[Task to carry out] The listing below should be written out exactly; please include all of it.

[Recorded information]
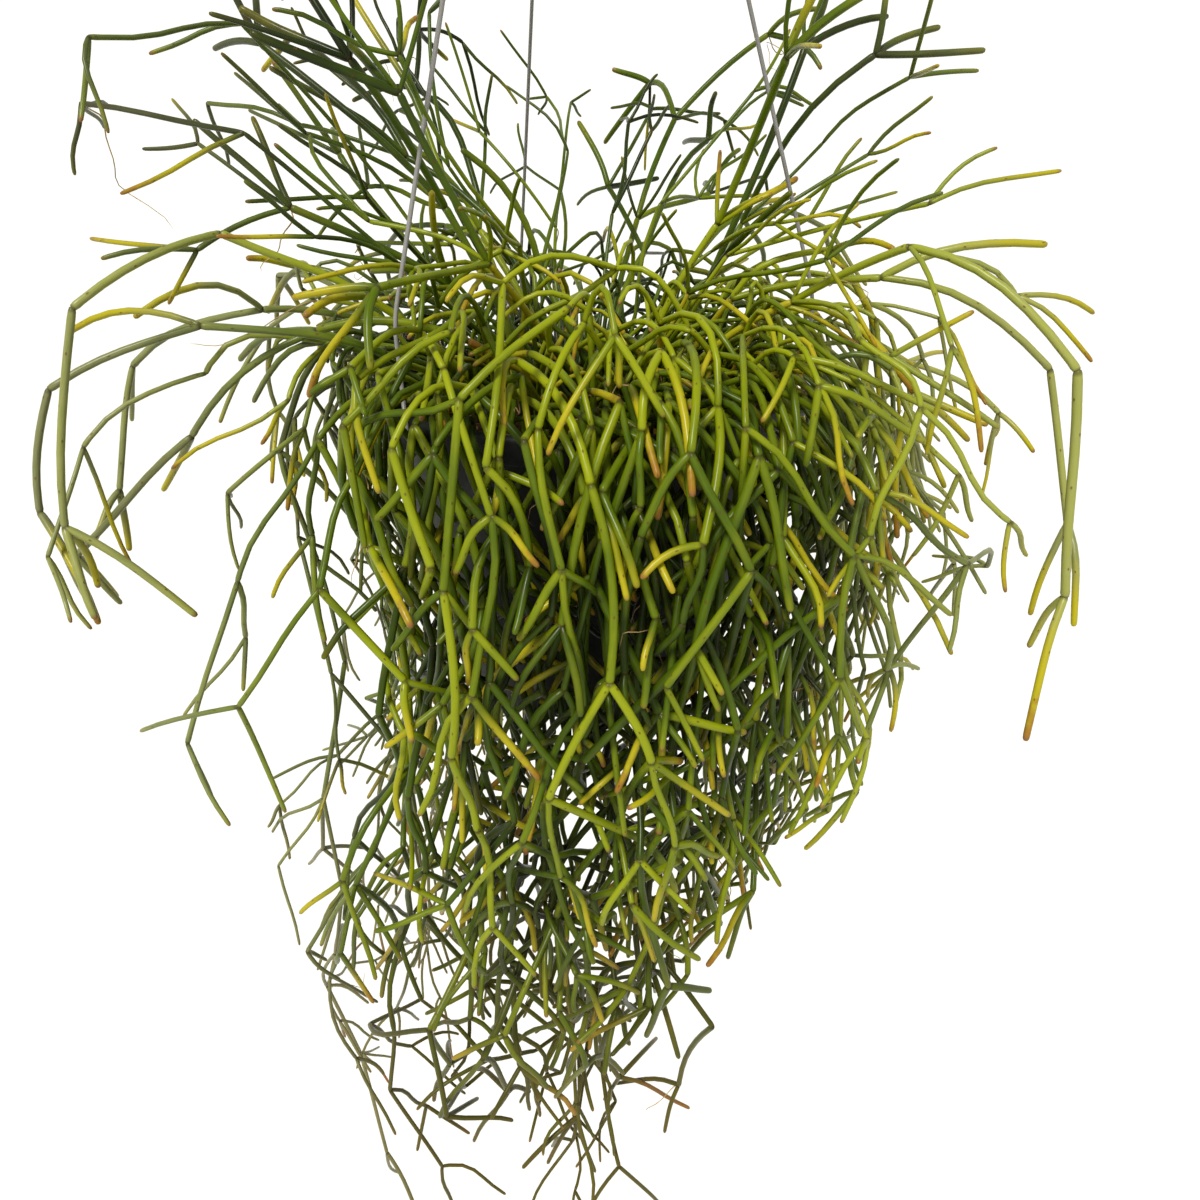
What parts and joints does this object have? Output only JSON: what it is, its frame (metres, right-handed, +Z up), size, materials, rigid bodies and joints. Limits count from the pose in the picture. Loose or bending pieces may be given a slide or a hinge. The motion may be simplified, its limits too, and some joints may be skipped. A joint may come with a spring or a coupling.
{
  "type": "mistletoe cactus in a hanging pot",
  "caption": "Tapered plastic hanging pot on three strands and a hook, filled with soil and a dense cascade of forking, leafless, thin round green cactus stems.",
  "frame": {"origin": "inside top of the hook, where it bears on the rail or ceiling hook that it hangs from", "axes": "+Z up, -Y towards the side of the plant with the densest curtain of stems, +X to that side's right"},
  "size_m": [0.3429, 0.301, 0.7701],
  "materials": {
    "pot_plastic": "dark charcoal-grey moulded plastic, slightly glossy, faintly scuffed",
    "hanger_plastic": "grey, slightly translucent moulded plastic",
    "potting_soil": "dark crumbly peat with bark and fibres",
    "upright_stem": "waxy green stem with dark joints, small brown areoles and tan tips",
    "arching_stem": "waxy yellow-green stem with dark joints and orange-tan drooping tips",
    "trailing_stem": "waxy green stem, lighter in the light and olive lower down, with dark joints"
  },
  "bodies": {
    "root": {"arching_01": "arching_stem", "arching_02": "arching_stem", "arching_03": "arching_stem", "arching_04": "arching_stem", "arching_05": "arching_stem", "arching_06": "arching_stem", "arching_07": "arching_stem", "arching_08": "arching_stem", "arching_09": "arching_stem", "arching_10": "arching_stem", "arching_11": "arching_stem", "hook": "hanger_plastic", "pot": "pot_plastic", "soil": "potting_soil", "strand_left": "hanger_plastic", "strand_rear": "hanger_plastic", "strand_right": "hanger_plastic", "trailing_01": "trailing_stem", "trailing_02": "trailing_stem", "trailing_03": "trailing_stem", "trailing_04": "trailing_stem", "trailing_05": "trailing_stem", "trailing_06": "trailing_stem", "trailing_07": "trailing_stem", "trailing_08": "trailing_stem", "trailing_09": "trailing_stem", "trailing_10": "trailing_stem", "trailing_11": "trailing_stem", "trailing_12": "trailing_stem", "trailing_13": "trailing_stem", "trailing_14": "trailing_stem", "trailing_15": "trailing_stem", "trailing_16": "trailing_stem", "trailing_17": "trailing_stem", "trailing_18": "trailing_stem", "trailing_19": "trailing_stem", "trailing_20": "trailing_stem", "trailing_21": "trailing_stem", "trailing_22": "trailing_stem", "trailing_23": "trailing_stem", "trailing_24": "trailing_stem", "trailing_25": "trailing_stem", "trailing_26": "trailing_stem", "trailing_27": "trailing_stem", "trailing_28": "trailing_stem", "upright_01": "upright_stem", "upright_02": "upright_stem", "upright_03": "upright_stem", "upright_04": "upright_stem", "upright_05": "upright_stem", "upright_06": "upright_stem", "upright_07": "upright_stem", "upright_08": "upright_stem", "upright_09": "upright_stem", "upright_10": "upright_stem", "upright_11": "upright_stem", "upright_12": "upright_stem"}
  },
  "joints": []
}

[Exercise output]
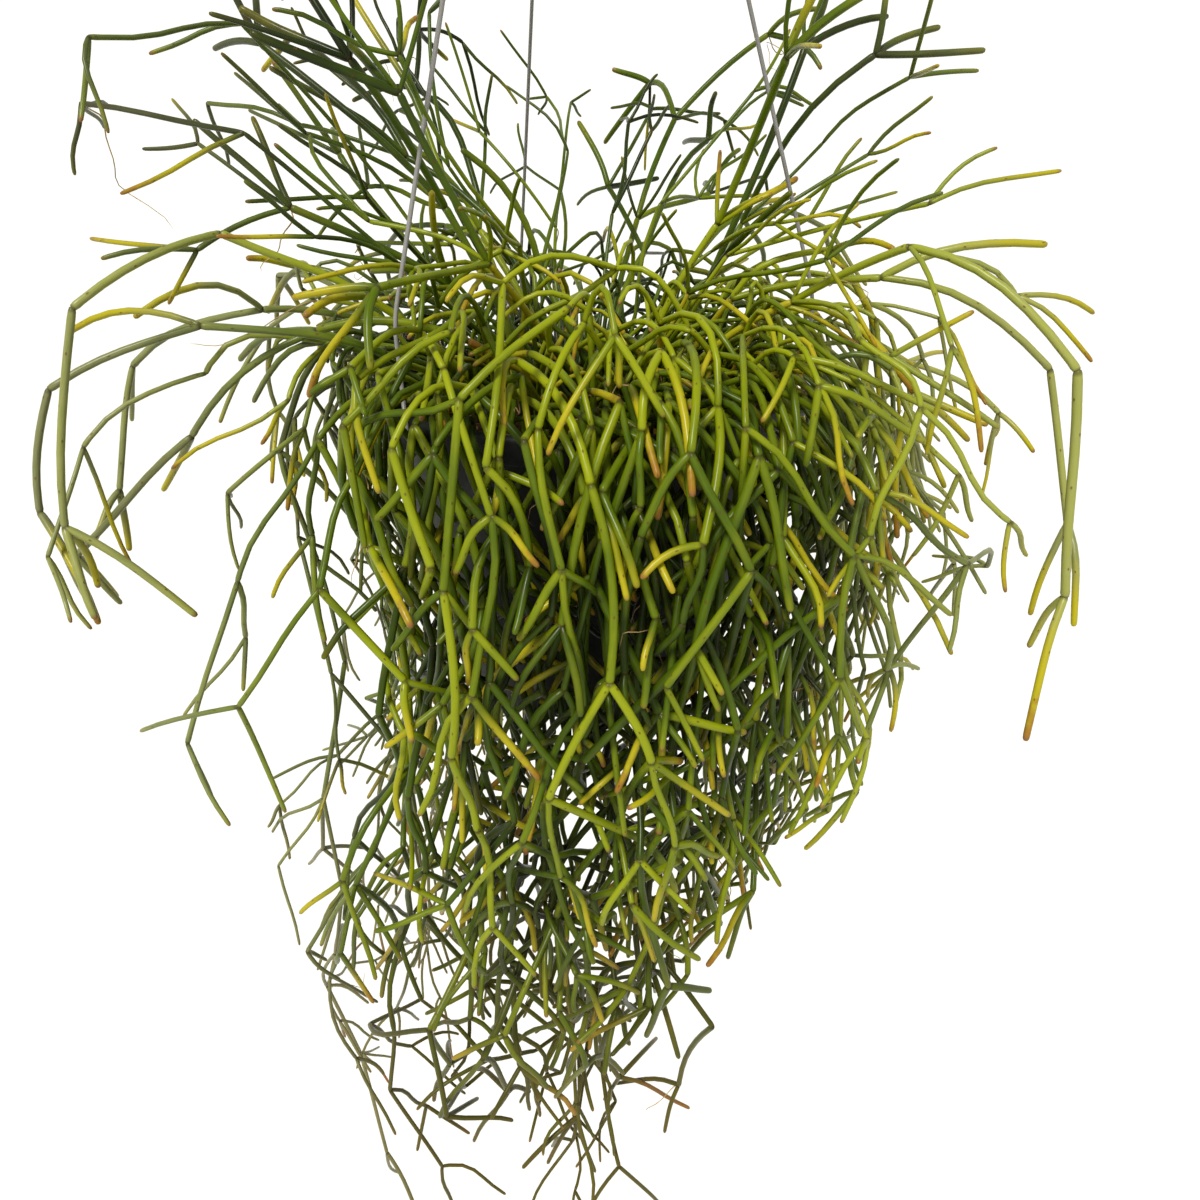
What parts and joints does this object have? Output only JSON: what it is, its frame (metres, right-handed, +Z up), size, materials, rigid bodies and joints. Limits count from the pose in the picture. Loose or bending pieces may be given a slide or a hinge. The motion may be simplified, its limits too, and some joints may be skipped. A joint may come with a spring or a coupling.
{
  "type": "mistletoe cactus in a hanging pot",
  "caption": "Tapered plastic hanging pot on three strands and a hook, filled with soil and a dense cascade of forking, leafless, thin round green cactus stems.",
  "frame": {"origin": "inside top of the hook, where it bears on the rail or ceiling hook that it hangs from", "axes": "+Z up, -Y towards the side of the plant with the densest curtain of stems, +X to that side's right"},
  "size_m": [0.3429, 0.301, 0.7701],
  "materials": {
    "pot_plastic": "dark charcoal-grey moulded plastic, slightly glossy, faintly scuffed",
    "hanger_plastic": "grey, slightly translucent moulded plastic",
    "potting_soil": "dark crumbly peat with bark and fibres",
    "upright_stem": "waxy green stem with dark joints, small brown areoles and tan tips",
    "arching_stem": "waxy yellow-green stem with dark joints and orange-tan drooping tips",
    "trailing_stem": "waxy green stem, lighter in the light and olive lower down, with dark joints"
  },
  "bodies": {
    "root": {"arching_01": "arching_stem", "arching_02": "arching_stem", "arching_03": "arching_stem", "arching_04": "arching_stem", "arching_05": "arching_stem", "arching_06": "arching_stem", "arching_07": "arching_stem", "arching_08": "arching_stem", "arching_09": "arching_stem", "arching_10": "arching_stem", "arching_11": "arching_stem", "hook": "hanger_plastic", "pot": "pot_plastic", "soil": "potting_soil", "strand_left": "hanger_plastic", "strand_rear": "hanger_plastic", "strand_right": "hanger_plastic", "trailing_01": "trailing_stem", "trailing_02": "trailing_stem", "trailing_03": "trailing_stem", "trailing_04": "trailing_stem", "trailing_05": "trailing_stem", "trailing_06": "trailing_stem", "trailing_07": "trailing_stem", "trailing_08": "trailing_stem", "trailing_09": "trailing_stem", "trailing_10": "trailing_stem", "trailing_11": "trailing_stem", "trailing_12": "trailing_stem", "trailing_13": "trailing_stem", "trailing_14": "trailing_stem", "trailing_15": "trailing_stem", "trailing_16": "trailing_stem", "trailing_17": "trailing_stem", "trailing_18": "trailing_stem", "trailing_19": "trailing_stem", "trailing_20": "trailing_stem", "trailing_21": "trailing_stem", "trailing_22": "trailing_stem", "trailing_23": "trailing_stem", "trailing_24": "trailing_stem", "trailing_25": "trailing_stem", "trailing_26": "trailing_stem", "trailing_27": "trailing_stem", "trailing_28": "trailing_stem", "upright_01": "upright_stem", "upright_02": "upright_stem", "upright_03": "upright_stem", "upright_04": "upright_stem", "upright_05": "upright_stem", "upright_06": "upright_stem", "upright_07": "upright_stem", "upright_08": "upright_stem", "upright_09": "upright_stem", "upright_10": "upright_stem", "upright_11": "upright_stem", "upright_12": "upright_stem"}
  },
  "joints": []
}